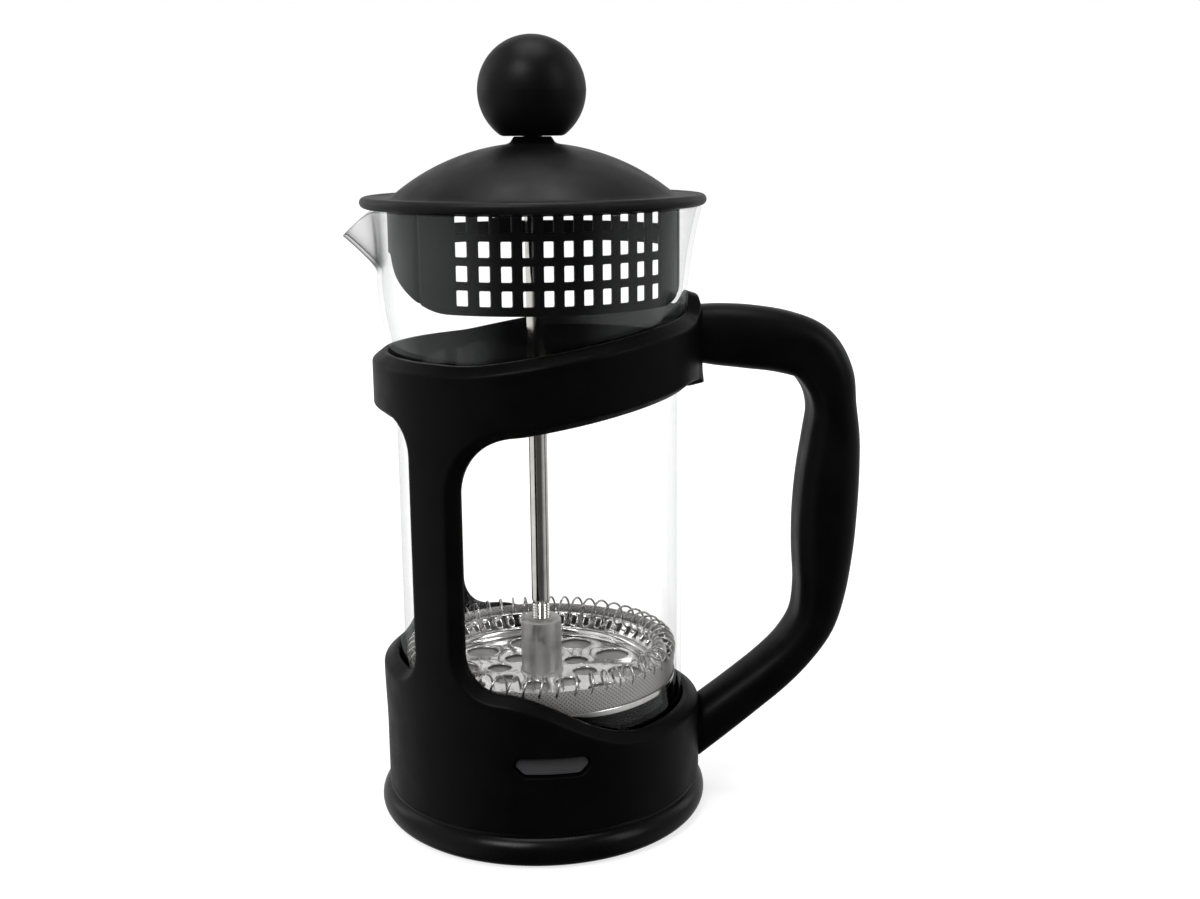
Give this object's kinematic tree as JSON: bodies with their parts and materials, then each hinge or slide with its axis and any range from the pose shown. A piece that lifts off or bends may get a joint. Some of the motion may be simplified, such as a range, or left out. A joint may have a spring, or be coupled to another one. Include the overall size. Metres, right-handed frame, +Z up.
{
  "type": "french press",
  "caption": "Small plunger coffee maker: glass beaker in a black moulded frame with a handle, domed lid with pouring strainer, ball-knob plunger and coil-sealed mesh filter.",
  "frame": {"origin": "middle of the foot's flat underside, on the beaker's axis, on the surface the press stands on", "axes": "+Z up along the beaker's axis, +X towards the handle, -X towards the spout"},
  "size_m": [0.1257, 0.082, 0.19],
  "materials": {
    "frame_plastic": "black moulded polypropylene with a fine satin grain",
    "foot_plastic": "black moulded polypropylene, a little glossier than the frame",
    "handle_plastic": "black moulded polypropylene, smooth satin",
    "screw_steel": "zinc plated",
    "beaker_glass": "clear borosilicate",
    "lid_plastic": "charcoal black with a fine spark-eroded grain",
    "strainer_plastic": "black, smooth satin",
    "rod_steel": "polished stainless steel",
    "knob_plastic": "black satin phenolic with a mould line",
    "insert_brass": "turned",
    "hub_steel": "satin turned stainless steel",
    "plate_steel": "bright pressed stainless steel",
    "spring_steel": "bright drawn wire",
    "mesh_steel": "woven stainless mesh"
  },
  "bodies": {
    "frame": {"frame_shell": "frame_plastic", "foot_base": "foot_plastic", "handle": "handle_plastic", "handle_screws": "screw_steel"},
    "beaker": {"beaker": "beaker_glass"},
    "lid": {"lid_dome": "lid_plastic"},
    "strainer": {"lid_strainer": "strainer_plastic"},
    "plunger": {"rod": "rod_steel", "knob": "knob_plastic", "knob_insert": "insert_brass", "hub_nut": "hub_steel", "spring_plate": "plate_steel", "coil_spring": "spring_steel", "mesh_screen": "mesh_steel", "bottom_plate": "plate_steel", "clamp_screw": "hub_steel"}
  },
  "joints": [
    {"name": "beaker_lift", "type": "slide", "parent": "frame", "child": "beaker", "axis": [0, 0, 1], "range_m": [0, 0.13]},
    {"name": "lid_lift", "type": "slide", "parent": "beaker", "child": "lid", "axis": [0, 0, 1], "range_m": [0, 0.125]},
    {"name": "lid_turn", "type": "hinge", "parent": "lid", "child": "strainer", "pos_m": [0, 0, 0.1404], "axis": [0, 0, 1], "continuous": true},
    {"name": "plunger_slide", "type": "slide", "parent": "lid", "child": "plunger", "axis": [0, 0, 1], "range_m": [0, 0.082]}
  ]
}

☆ ☆ ☆ ☆

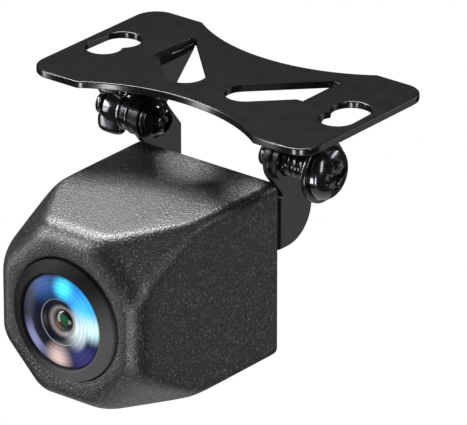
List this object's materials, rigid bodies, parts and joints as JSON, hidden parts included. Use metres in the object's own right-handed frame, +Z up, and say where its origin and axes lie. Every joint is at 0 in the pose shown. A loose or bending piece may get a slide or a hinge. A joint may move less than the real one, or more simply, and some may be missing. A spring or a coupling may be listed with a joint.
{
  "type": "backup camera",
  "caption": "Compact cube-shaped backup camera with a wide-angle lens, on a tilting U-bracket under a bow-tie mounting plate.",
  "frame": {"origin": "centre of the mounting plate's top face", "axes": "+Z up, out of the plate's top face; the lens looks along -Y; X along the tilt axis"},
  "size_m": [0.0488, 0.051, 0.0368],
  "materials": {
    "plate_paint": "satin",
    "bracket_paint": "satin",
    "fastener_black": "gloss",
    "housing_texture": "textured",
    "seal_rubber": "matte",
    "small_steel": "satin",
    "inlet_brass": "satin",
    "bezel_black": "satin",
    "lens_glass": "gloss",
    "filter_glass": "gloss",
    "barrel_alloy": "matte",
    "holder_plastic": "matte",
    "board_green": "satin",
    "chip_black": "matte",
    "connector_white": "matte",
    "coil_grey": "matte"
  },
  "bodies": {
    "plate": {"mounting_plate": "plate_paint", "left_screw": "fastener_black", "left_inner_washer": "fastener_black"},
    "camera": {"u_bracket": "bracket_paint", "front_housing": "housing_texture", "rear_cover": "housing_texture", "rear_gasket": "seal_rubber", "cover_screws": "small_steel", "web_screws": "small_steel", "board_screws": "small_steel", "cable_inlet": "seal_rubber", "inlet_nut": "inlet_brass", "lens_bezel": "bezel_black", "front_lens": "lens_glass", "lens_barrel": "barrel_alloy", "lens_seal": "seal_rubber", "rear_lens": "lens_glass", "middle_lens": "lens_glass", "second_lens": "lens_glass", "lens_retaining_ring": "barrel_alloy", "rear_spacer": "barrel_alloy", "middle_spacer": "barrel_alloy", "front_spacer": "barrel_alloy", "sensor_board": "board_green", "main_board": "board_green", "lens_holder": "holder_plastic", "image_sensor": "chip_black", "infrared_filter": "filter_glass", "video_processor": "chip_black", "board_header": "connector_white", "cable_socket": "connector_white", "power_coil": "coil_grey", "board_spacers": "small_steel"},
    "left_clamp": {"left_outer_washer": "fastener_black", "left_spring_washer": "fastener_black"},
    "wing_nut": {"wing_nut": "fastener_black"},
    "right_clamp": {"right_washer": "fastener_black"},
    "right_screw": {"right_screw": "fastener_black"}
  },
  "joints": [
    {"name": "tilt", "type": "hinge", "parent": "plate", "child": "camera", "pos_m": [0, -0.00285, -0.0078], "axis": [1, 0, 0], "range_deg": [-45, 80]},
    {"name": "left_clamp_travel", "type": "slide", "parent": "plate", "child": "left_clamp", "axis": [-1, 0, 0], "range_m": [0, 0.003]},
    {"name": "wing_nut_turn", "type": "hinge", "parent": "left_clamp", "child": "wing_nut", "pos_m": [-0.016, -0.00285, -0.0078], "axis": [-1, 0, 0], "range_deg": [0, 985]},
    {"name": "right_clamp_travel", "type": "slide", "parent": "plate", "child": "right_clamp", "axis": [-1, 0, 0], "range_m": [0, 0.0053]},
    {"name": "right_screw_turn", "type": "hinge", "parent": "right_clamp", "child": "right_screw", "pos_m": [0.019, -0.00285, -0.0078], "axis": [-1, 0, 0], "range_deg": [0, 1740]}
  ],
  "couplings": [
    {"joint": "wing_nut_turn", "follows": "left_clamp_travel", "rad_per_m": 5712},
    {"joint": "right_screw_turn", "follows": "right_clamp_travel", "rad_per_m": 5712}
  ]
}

☆ ☆ ☆ ☆

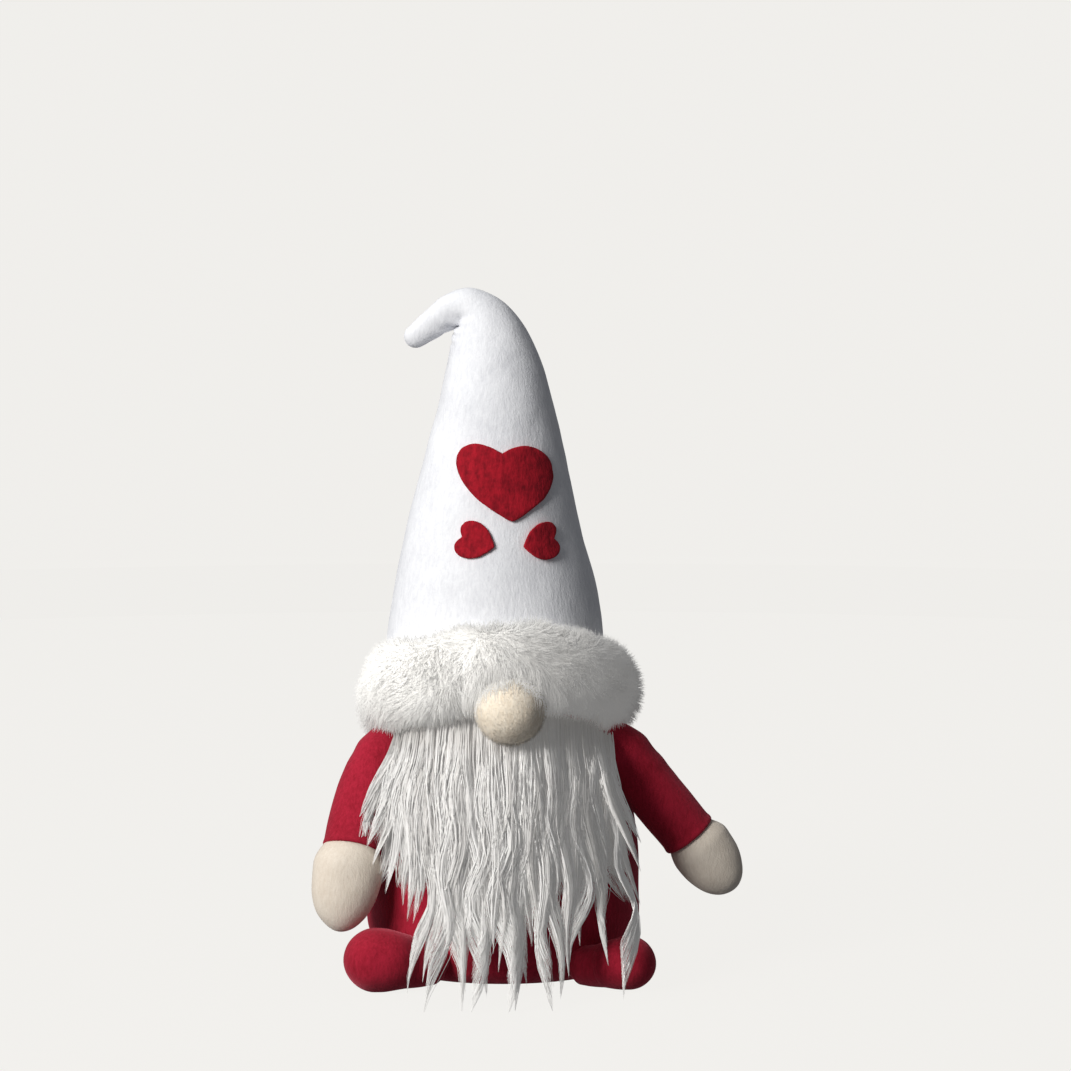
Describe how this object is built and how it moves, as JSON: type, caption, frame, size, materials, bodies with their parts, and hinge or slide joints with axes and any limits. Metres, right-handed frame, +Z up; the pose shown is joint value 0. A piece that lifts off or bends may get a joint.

☆ ☆ ☆ ☆

*Stated task*: Report each line in the data that holds the word "this".

*Reply*:
Give this object's kinematic tree as JSON: bodies with their parts and materials, then each hinge or slide with its axis and any range from the pose shown. A piece that lifts off or bends may get a joint. Some of the motion may be simplified, such as a range, or left out. A joint may have a spring, or be coupled to another one. Include the overall size. Metres, right-handed frame, +Z up.
List this object's materials, rigid bodies, parts and joints as JSON, hidden parts included. Use metres in the object's own right-handed frame, +Z up, and say where its origin and axes lie. Every joint is at 0 in the pose shown. A loose or bending piece may get a slide or a hinge. A joint may move less than the real one, or more simply, and some may be missing. A spring or a coupling may be listed with a joint.
Describe how this object is built and how it moves, as JSON: type, caption, frame, size, materials, bodies with their parts, and hinge or slide joints with axes and any limits. Metres, right-handed frame, +Z up; the pose shown is joint value 0. A piece that lifts off or bends may get a joint.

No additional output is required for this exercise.